Posted by: TM | 2008-11-29 10:24:00 AM

TM wrote: "So whether from IQ, or upbringing, wouldn't the result would be the same?"

The result would be the same, and this gets to the heart of the issue. Is this productivity gap due to culture, systemic discrimination, etc. -- or is it IQ? (And is there an empirically measurable productivity gap between blacks and whites?)

And then there are those who discount IQ as a determinant of success...the EQ crowd. We can all point to smart people who are socially dysfunctional. We can also point to dull people who through force of personality achieve great things in the business world.
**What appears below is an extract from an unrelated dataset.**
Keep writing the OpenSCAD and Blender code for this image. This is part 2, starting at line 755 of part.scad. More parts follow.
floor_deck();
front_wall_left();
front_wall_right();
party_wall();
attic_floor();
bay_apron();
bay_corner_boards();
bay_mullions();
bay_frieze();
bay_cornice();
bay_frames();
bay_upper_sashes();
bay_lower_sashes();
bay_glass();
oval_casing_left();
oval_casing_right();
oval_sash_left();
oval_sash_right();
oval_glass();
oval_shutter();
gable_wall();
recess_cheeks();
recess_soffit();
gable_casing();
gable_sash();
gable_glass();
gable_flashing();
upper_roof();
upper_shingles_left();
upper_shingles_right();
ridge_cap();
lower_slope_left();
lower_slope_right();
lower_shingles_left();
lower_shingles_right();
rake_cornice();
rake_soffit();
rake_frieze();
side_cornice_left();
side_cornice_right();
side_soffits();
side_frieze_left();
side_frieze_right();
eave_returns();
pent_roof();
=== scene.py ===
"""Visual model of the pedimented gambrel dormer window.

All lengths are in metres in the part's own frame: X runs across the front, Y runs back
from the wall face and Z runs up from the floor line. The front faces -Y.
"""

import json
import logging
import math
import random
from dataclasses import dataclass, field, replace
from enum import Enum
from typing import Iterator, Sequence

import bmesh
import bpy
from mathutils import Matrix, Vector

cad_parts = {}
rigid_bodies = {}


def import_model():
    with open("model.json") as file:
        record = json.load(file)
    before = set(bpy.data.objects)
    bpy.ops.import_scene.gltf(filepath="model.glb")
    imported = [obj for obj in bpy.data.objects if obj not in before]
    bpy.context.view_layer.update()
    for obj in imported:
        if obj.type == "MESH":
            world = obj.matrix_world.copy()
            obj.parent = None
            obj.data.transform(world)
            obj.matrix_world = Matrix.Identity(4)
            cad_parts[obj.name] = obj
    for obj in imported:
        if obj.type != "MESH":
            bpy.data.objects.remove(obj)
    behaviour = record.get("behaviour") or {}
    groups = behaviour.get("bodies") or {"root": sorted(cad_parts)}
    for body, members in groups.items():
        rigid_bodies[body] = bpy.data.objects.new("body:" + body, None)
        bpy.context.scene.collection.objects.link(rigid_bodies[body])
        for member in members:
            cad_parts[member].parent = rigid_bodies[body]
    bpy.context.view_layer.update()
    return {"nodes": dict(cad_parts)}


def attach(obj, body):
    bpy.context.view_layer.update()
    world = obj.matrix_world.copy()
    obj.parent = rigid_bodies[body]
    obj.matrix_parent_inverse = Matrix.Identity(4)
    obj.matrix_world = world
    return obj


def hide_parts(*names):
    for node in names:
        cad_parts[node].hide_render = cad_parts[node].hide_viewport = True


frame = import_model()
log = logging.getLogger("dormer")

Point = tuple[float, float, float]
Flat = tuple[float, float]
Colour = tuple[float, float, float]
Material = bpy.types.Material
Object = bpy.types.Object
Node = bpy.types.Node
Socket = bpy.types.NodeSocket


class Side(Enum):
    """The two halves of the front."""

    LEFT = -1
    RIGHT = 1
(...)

Obviously Murray would challenge this. He believes the American meritocracy pulls talent from wherever it is found without regard to race or gender, which means the current allocation of wealth in society, while unequal, is on some level just.

It's a very challenging thesis. It makes me want to plug my ears and yell "blah, blah, blah" until these guys stop talking about it.

Posted by: Matthew Johnston | 2008-11-29 10:49:09 AM

Thanks Matthew. One thing I don't believe, is that the productivity gap is because of sexism or racism. America may be the most tolerant country on earth.

Posted by: TM | 2008-11-29 12:39:08 PM

Interesting comments.
I wonder how it really matters though...
If people are able to accept that what they accomplish is a direct result of their own efforts, regardless of gender or race, then its not even an issue. Those who don't care to put in the same efforts that more successful people do, have no right to pull the race or gender card by way of complaint.
Working mom's have the choice to either work, be mom's or both...any of these choices will have a foreseeable outcome. Minorities can shed the stereo types and become whatever they wish, simply by not playing into those stereotypes.
If that involves relocating from Decatur to New York, then so be it...
Its all about choices.

Posted by: JC | 2008-11-29 9:37:40 PM

JC, agreed. It matters I suppose, if legislation forces us to be more tolerant, to hire minorities, etc.

Posted by: TM | 2008-11-29 9:47:30 PM

JC, agreed. It matters I suppose, if legislation forces us to be more tolerant, to hire minorities, etc.

Posted by: TM | 29-Nov-08 9:47:30 PM

Indeed. Now that we are more politically correct and multicultural, we've never been more divided.
And it suits the pattern of a divided majority being more easily ruled by a united minority. I think its sad that we actually buy into it. And we quite literally do, our tax dollars pay for all this..."stuff".